Method: Mix crushed biscuits and melted margarine and press into the bottom of a 24cm spring-form tin. Refrigerate 1 hour before filling. Blend cheese, yogurt, sugar and juices together. Sprinkle gelatin on to hot water and dissolve. Stir into cheese mixture. Pour over crumb base and refrigerate overnight. Decorate with fresh fruit before serving.
Muesli Bread Rolls
Ingredients: 1 cup muesli, 1 cup whole meal flour, 2 cups plain flour, 2 tablespoons unprocessed bran, 1 tablespoon sugar, 1 tsp salt, 2 tablespoons polyunsaturated oil, 1 sachet dried yeast and 1¼ cups warm water.
Method: Stir yeast into warm water. Set aside. Mix dry ingredients, make a well in the center and add oil and yeast mixture. Stir well, adding a little more flour if necessary to make a soft dough. Knead on lightly floured board for five minutes.
Place dough in greased bowl, cover and leave in warm place to double in size. Punch the dough down well. Shape into 12 rolls and place on greased tray. Cover with plastic and leave in warm place to double in size. Brush with beaten egg, cook at 400 degrees F on middle shelf for 15 minutes. Cool on wire rack.
The rolls are delicious with cheese and lettuce, egg and lettuce or meat and salad.

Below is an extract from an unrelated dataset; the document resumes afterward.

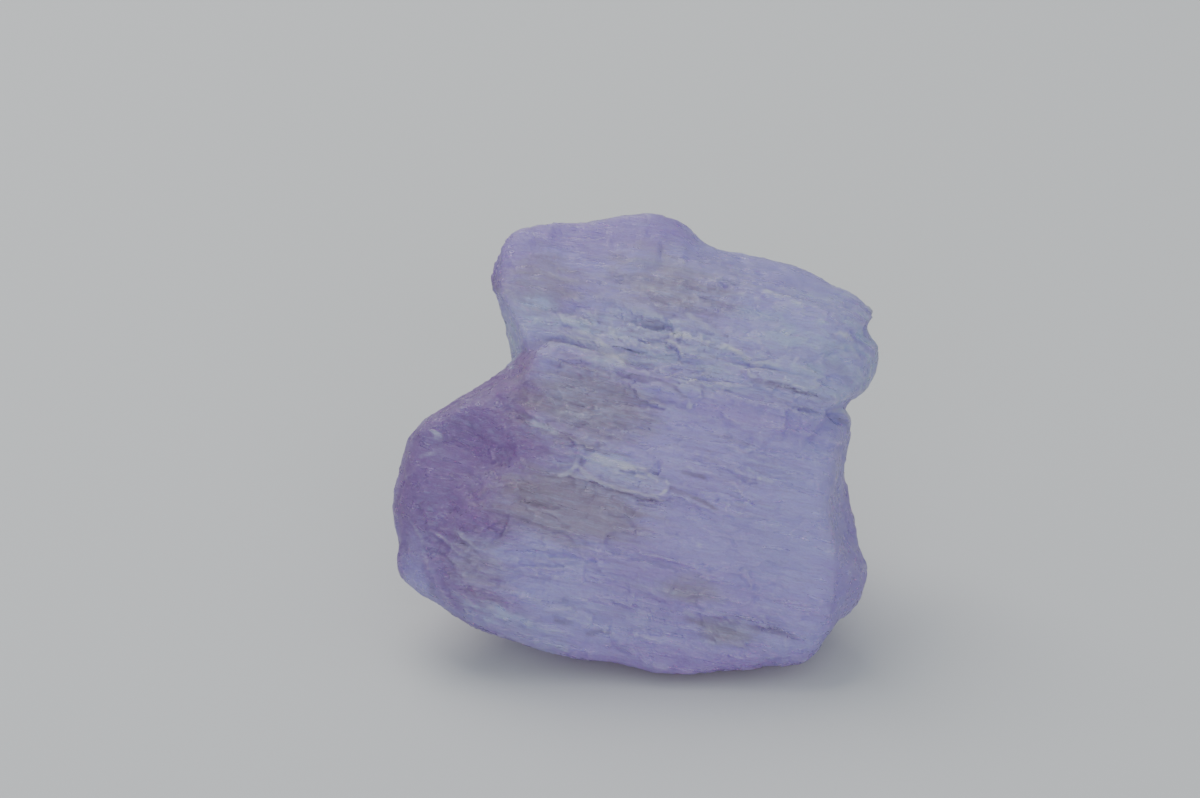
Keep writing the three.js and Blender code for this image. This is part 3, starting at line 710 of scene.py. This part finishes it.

They may be frozen.
A healthy lifestyle is the best key to a healthy heart. As with many things, leading a healthy lifestyle will benefit you both today and in later life.
Not only will you look and feel better but you’re much more likely to live a healthy and long life. A healthy lifestyle can be as simple as following four easy steps:
1. Be a non-smoker. There is no safe level of smoking. Smoking is a contributing factor to many health problems, including heart attack and strokes. Passive smoking (breathing in other people’s smoke) also poses many health problems.
2. Eat a low-fat diet. Just remember that healthy eating does not have to mean boring food or stringent diets. The key to healthy eating is to eat a wide range of nutritious foods.
Eat plenty of fresh vegetables and fruit, lots of bread, rice, pasta and other grain products, along with reduced-fat dairy products, fish, lean meat and poultry.
Be adventurous and don’t be afraid to try new foods or recipes. Here are several suggestions for modifying recipes for healthier hearts:
- Reduce fat content by using polyunsaturated oil and margarine.
- Use less salt, vegetable salt, stock cubes, soy sauce and salted, canned vegetables. Try including herbs, spices, lemon etc. for interesting flavors.
- Include high-fiber foods, such as whole grain cereals, wholemeal flour and wholemeal pastas.
- Use less sugar (white, brown or raw) and less honey.
3. Keep a check on your blood pressure. High blood pressure usually does not give warning signs. The only way to find out if your blood pressure is high is by having it checked regularly.
Have regular checkups with your doctor, so that you can keen an eye on blood pressure level.
4. Exercise regularly. The more you exercise the better – but it doesn’t have to be vigorous. It may be long walks or leisurely swimming, or tennis or golf.
Or you may want to push yourself a bit more, such as aerobic classes. You may wish to incorporate extra physical activity into your working hours, such as:
- getting off the bus a stop early and walking to your office or home;
- parking the car at the far end of the car-park and walking the extra distance;
- walking at lunch time (why not forming an office or neighborhood walking group for company);
- or taking the stairs instead of the lift.
So why not give it a go! Reduce your risk of heart disease by leading a healthy lifestyle and reap the benefits.